Return every line of the material exactly.

• Material provided:

:::

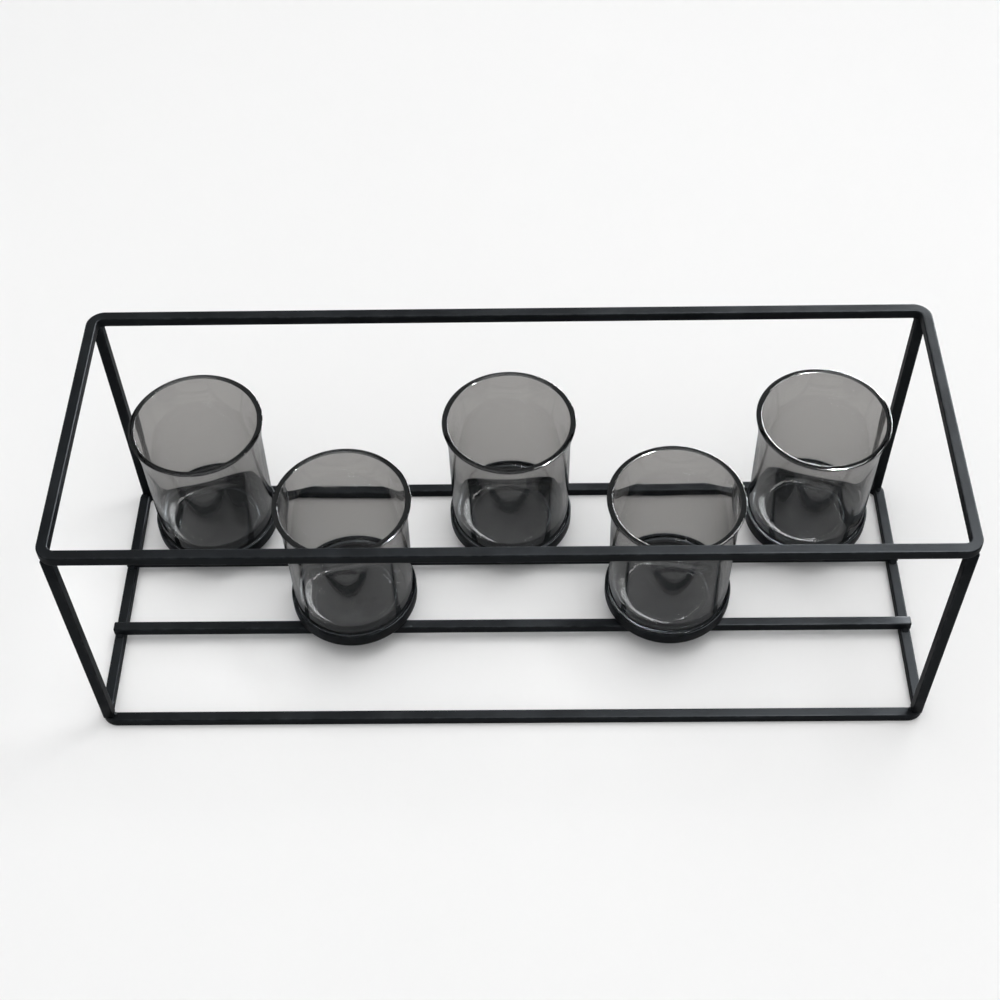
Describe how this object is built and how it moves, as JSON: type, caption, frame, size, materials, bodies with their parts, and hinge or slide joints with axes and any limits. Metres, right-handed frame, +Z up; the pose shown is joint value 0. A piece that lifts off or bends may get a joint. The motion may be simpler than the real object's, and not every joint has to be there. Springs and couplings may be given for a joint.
{
  "type": "votive candle rack",
  "caption": "Open rectangular frame of black square bar with small lipped dishes on two rails, each holding a loose smoked-glass votive cup, in two staggered rows.",
  "frame": {"origin": "middle of the whole object's footprint, on the surface it stands on", "axes": "+X along the rack, +Y to the rear (the row of three cups), +Z up; the front, with the row of two cups, faces -Y"},
  "size_m": [0.4, 0.152, 0.138],
  "materials": {
    "black_coat": "satin black powder coat on square steel bar and pressed sheet",
    "smoked_glass": "clear smoke-grey pressed glass, glossy"
  },
  "bodies": {
    "frame": {"top_ring": "black_coat", "bottom_ring": "black_coat", "post_front_left": "black_coat", "post_front_right": "black_coat", "post_rear_left": "black_coat", "post_rear_right": "black_coat", "front_rail": "black_coat", "rear_rail": "black_coat", "dish_rear_left": "black_coat", "dish_front_left": "black_coat", "dish_rear_centre": "black_coat", "dish_front_right": "black_coat", "dish_rear_right": "black_coat", "post_welds": "black_coat", "rail_welds": "black_coat", "dish_welds": "black_coat"},
    "cup_rear_left": {"cup_rear_left": "smoked_glass"},
    "cup_front_left": {"cup_front_left": "smoked_glass"},
    "cup_rear_centre": {"cup_rear_centre": "smoked_glass"},
    "cup_front_right": {"cup_front_right": "smoked_glass"},
    "cup_rear_right": {"cup_rear_right": "smoked_glass"}
  },
  "joints": [
    {"name": "lift_cup_rear_left", "type": "slide", "parent": "frame", "child": "cup_rear_left", "axis": [0, 0, 1], "range_m": [0, 0.044]},
    {"name": "lift_cup_front_left", "type": "slide", "parent": "frame", "child": "cup_front_left", "axis": [0, 0, 1], "range_m": [0, 0.15]},
    {"name": "lift_cup_rear_centre", "type": "slide", "parent": "frame", "child": "cup_rear_centre", "axis": [0, 0, 1], "range_m": [0, 0.044]},
    {"name": "lift_cup_front_right", "type": "slide", "parent": "frame", "child": "cup_front_right", "axis": [0, 0, 1], "range_m": [0, 0.15]},
    {"name": "lift_cup_rear_right", "type": "slide", "parent": "frame", "child": "cup_rear_right", "axis": [0, 0, 1], "range_m": [0, 0.044]}
  ]
}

:::

• The answer:
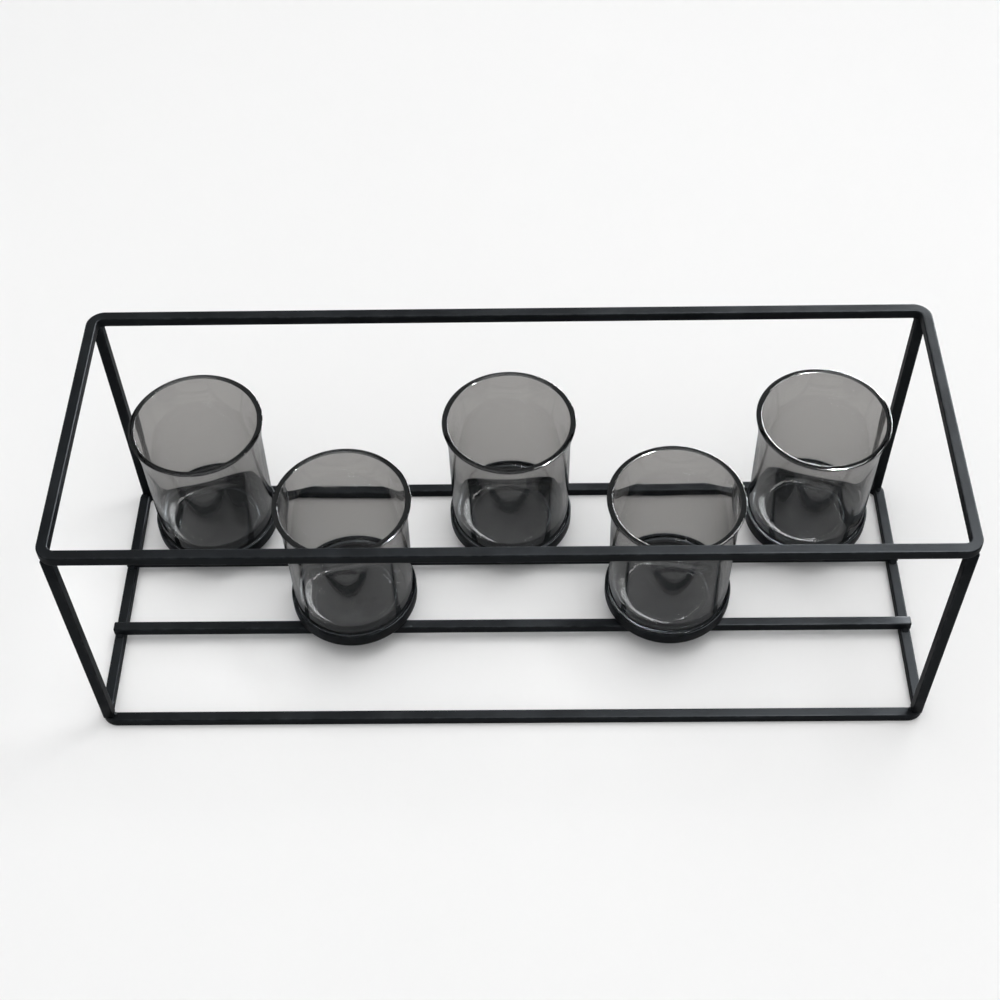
Describe how this object is built and how it moves, as JSON: type, caption, frame, size, materials, bodies with their parts, and hinge or slide joints with axes and any limits. Metres, right-handed frame, +Z up; the pose shown is joint value 0. A piece that lifts off or bends may get a joint. The motion may be simpler than the real object's, and not every joint has to be there. Springs and couplings may be given for a joint.
{
  "type": "votive candle rack",
  "caption": "Open rectangular frame of black square bar with small lipped dishes on two rails, each holding a loose smoked-glass votive cup, in two staggered rows.",
  "frame": {"origin": "middle of the whole object's footprint, on the surface it stands on", "axes": "+X along the rack, +Y to the rear (the row of three cups), +Z up; the front, with the row of two cups, faces -Y"},
  "size_m": [0.4, 0.152, 0.138],
  "materials": {
    "black_coat": "satin black powder coat on square steel bar and pressed sheet",
    "smoked_glass": "clear smoke-grey pressed glass, glossy"
  },
  "bodies": {
    "frame": {"top_ring": "black_coat", "bottom_ring": "black_coat", "post_front_left": "black_coat", "post_front_right": "black_coat", "post_rear_left": "black_coat", "post_rear_right": "black_coat", "front_rail": "black_coat", "rear_rail": "black_coat", "dish_rear_left": "black_coat", "dish_front_left": "black_coat", "dish_rear_centre": "black_coat", "dish_front_right": "black_coat", "dish_rear_right": "black_coat", "post_welds": "black_coat", "rail_welds": "black_coat", "dish_welds": "black_coat"},
    "cup_rear_left": {"cup_rear_left": "smoked_glass"},
    "cup_front_left": {"cup_front_left": "smoked_glass"},
    "cup_rear_centre": {"cup_rear_centre": "smoked_glass"},
    "cup_front_right": {"cup_front_right": "smoked_glass"},
    "cup_rear_right": {"cup_rear_right": "smoked_glass"}
  },
  "joints": [
    {"name": "lift_cup_rear_left", "type": "slide", "parent": "frame", "child": "cup_rear_left", "axis": [0, 0, 1], "range_m": [0, 0.044]},
    {"name": "lift_cup_front_left", "type": "slide", "parent": "frame", "child": "cup_front_left", "axis": [0, 0, 1], "range_m": [0, 0.15]},
    {"name": "lift_cup_rear_centre", "type": "slide", "parent": "frame", "child": "cup_rear_centre", "axis": [0, 0, 1], "range_m": [0, 0.044]},
    {"name": "lift_cup_front_right", "type": "slide", "parent": "frame", "child": "cup_front_right", "axis": [0, 0, 1], "range_m": [0, 0.15]},
    {"name": "lift_cup_rear_right", "type": "slide", "parent": "frame", "child": "cup_rear_right", "axis": [0, 0, 1], "range_m": [0, 0.044]}
  ]
}